Un stéréotype est avant tout une catégorisation. Loin d’être faux par principe, lui aussi, il désigne le plus souvent une vérité statistique abusivement généralisée. Compte tenu du caractère polymorphe de l’espèce humaine, toute vérité statistique comporte des exceptions. L’erreur est de croire que les exceptions démentent la règle, alors qu’en général elles la confirment. Or, c’est bien ce que font, pour ne citer qu’eux, les tenants de la théorie du genre qui veulent « déconstruire les stéréotypes » en faisant croire qu’ils sont nécessairement mensongers. Mais s’ils n’étaient que mensonges, les stéréotypes ne seraient jamais devenus des stéréotypes ! Contrairement à ce que soutient Najat Vallaud-Belkacem, ce n’est pas parce qu’il y a des hommes peu virils et des femmes peu féminines que le masculin et le féminin n’existent pas. D’innombrables études empiriques en confirment au contraire l’existence depuis le plus jeune âge et même avant (le cerveau est déjà sexué à la naissance). À travers la dénonciation des « stéréotypes », c’est en fait à une campagne pour l’indifférenciation sexuelle que l’on assiste, l’un des objectifs étant de parvenir dans tous les métiers à une parfaite parité dont il ne vous aura pas échappé qu’elle est effectivement loin d’être réalisée chez les éboueurs ou les sages-femmes…

Quand une certaine droite se plaint, non sans raison, des préjugés dont elle est victime, ne commet-elle pas la même erreur à l’égard des musulmans, forcément barbus, fatalement égorgeurs et ontologiquement barbares ?

Les préjugés, c’est bien connu, sont toujours le fait des autres. Ce qui frappe surtout, c’est que soutenir qu’il n’y a pas de différence fondamentale entre le musulman moyen et les criminels salafistes revient à donner raison à ces derniers puisqu’ils affirment parler au nom de l’islam, alors même qu’ils passent le plus clair de leur temps à égorger, décapiter et massacrer des musulmans.
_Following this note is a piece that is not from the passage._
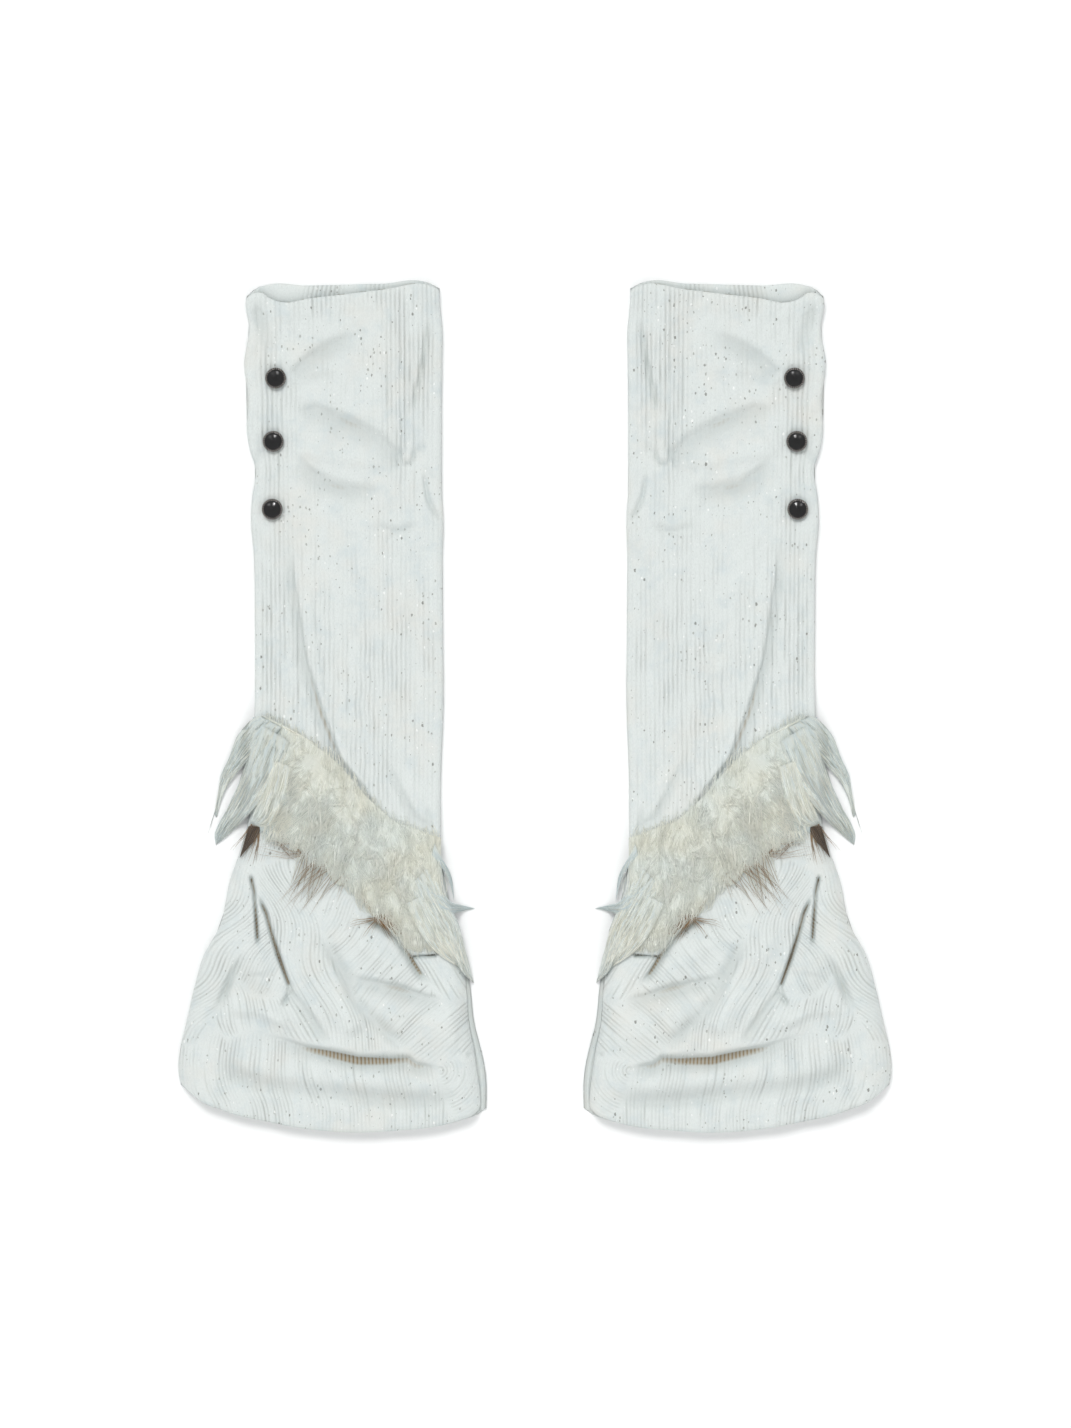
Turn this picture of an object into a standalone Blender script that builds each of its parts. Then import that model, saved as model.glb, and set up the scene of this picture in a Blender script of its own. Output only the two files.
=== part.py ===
"""A pair of flared corduroy leg warmers with slanting fur bands and gathering buttons.

Both lie flat on their backs, side by side, +Z up, with the rims towards +Y.
The origin is on the floor under the middle of the pair. Each leg warmer is the mirror image of the other,
so every piece is worked out once, in its own leg's measures, and then placed on the left or the right:
  across  outwards from the leg's own axis, towards its buttoned side
  along   up the leg from the middle of its length, towards the rim
A share of 0 is a piece's outer edge and 1 is its inner edge. Tables are in millimetres.
"""

from collections import namedtuple

import bmesh
import bpy
import numpy as np

MM = 0.001

# Driving sizes, in millimetres
LEG_AXIS = 132.8  # from the middle of the pair to each leg's axis
CLOTH = 2.0  # corduroy, pile and backing together
SEAM_GAP = 0.3
SEAM_EDGE = 0.23  # half the gap between tube and bell, measured up the leg, because their seam slants
SIDE_SEAM_HEIGHT = 2.6  # the side seam above what the back lies on
RIB_HEIGHT = 0.8
TUBE_RIBS = 42  # wide-wale corduroy at 3.2 mm, eight ribs to the inch
BELL_RIBS = 48
TUBE_EDGE_ROUND = 4.0
BELL_EDGE_ROUND = 15.0
BELL_ROUND_FULL = 90.0  # below the seam, where the bell's edge is fully rounded
LEAST_LOFT = 4.8  # the front's outer face is never nearer to the floor side of the back than this
TUBE_FOLD_REACH = 10.0  # a tube's inner face keeps under the lowest cloth this far to either side
BELL_FOLD_REACH = 5.0
BELL_LINE_UNDER_FUR = 43.0  # below the seam
FUR_CLEAR = 0.9  # the fur's backing over the cloth's folds
FUR_REACH = 7.0  # the backing bridges folds narrower than twice this
HALF_TUBE = 67.0

Section = namedtuple("Section", "along outer inner")
BellSection = namedtuple("BellSection", "along outer inner_front inner_back")
Fold = namedtuple("Fold", "path width height fade_start fade_end")
Lock = namedtuple("Lock", "root tip_across tip_along")

# Side edges of the tube. The outer one swings in and out where the buttons gather it
TUBE_OUTLINE = (
    Section(300.0, 69.0, -65.2),
    Section(286.0, 72.0, -65.6),
    Section(269.0, 69.6, -67.2),
    Section(244.0, 73.0, -67.2),
    Section(218.0, 70.2, -66.8),
    Section(193.0, 70.9, -66.8),
    Section(184.0, 69.4, -66.8),
    Section(168.0, 64.8, -66.8),
    Section(150.0, 67.2, -67.0),
    Section(133.0, 68.1, -68.0),
    Section(108.0, 66.2, -67.4),
    Section(57.0, 65.4, -67.6),
    Section(0.0, 65.4, -68.0),
    Section(-45.0, 66.0, -66.4),
    Section(-110.0, 68.0, -66.0),
)

# Side edges of the bell. The back shows past the front on the inner side
BELL_OUTLINE = (
    BellSection(-22.0, 65.6, -66.0, -66.0),
    BellSection(-70.0, 68.0, -66.0, -66.0),
    BellSection(-96.0, 74.0, -65.6, -65.6),
    BellSection(-122.0, 83.0, -68.0, -68.4),
    BellSection(-156.0, 91.0, -77.0, -78.4),
    BellSection(-173.0, 100.6, -81.0, -83.0),
    BellSection(-198.0, 108.2, -84.4, -87.2),
    BellSection(-224.0, 114.2, -86.4, -90.0),
    BellSection(-241.0, 118.2, -89.8, -94.4),
    BellSection(-256.0, 119.6, -92.0, -97.6),
    BellSection(-268.0, 117.6, -93.8, -98.6),
    BellSection(-280.0, 112.0, -94.6, -98.4),
    BellSection(-302.0, 110.0, -95.0, -98.0),
)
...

Péguy disait qu’« une mauvaise idée toute faite est infiniment plus pernicieuse comme toute faite que comme mauvaise ». J’ajouterai que l’essentialisme est, avec l’anachronisme, l’irrésistible penchant des pensées faibles. Mais il ne faut pas en vouloir aux imbéciles, puisque c’est souvent leur bêtise qui les aide à vivre. S’ils accédaient aux rives de l’intelligence, l’air pur les étoufferait.

À user et abuser des clichés, on arrive tôt aux tabous, vocable qui relève du religieux. Du coup, on ne peut plus rien dire… Mais peut-être est-ce là une autre forme de cliché ?

C’est surtout le tabou qui est de nos jours devenu un cliché, alors qu’il ne devrait désigner que les codes de bien-pensance imposés par l’idéologie dominante, c’est-à-dire la pensée unique. On voit tous les jours des écrivains, des intellectuels, des artistes, des vedettes du show-business qui se font gloire de « briser des tabous » (en se moquant de la famille, en critiquant l’Église, en exhibant leurs organes sexuels, etc.), alors qu’ils n’enfoncent que des portes ouvertes et ne s’exposent qu’à des sourires complices. Nous ne sommes plus à l’époque où l’on poursuivait en justice Les Fleurs du mal ou Madame Bovary ! Se souvenir de cette époque n’est cependant pas inutile. Cela nous rappelle qu’aujourd’hui comme hier, les vrais tabous se reconnaissent à ce que ceux qui les violent se retrouvent devant les tribunaux.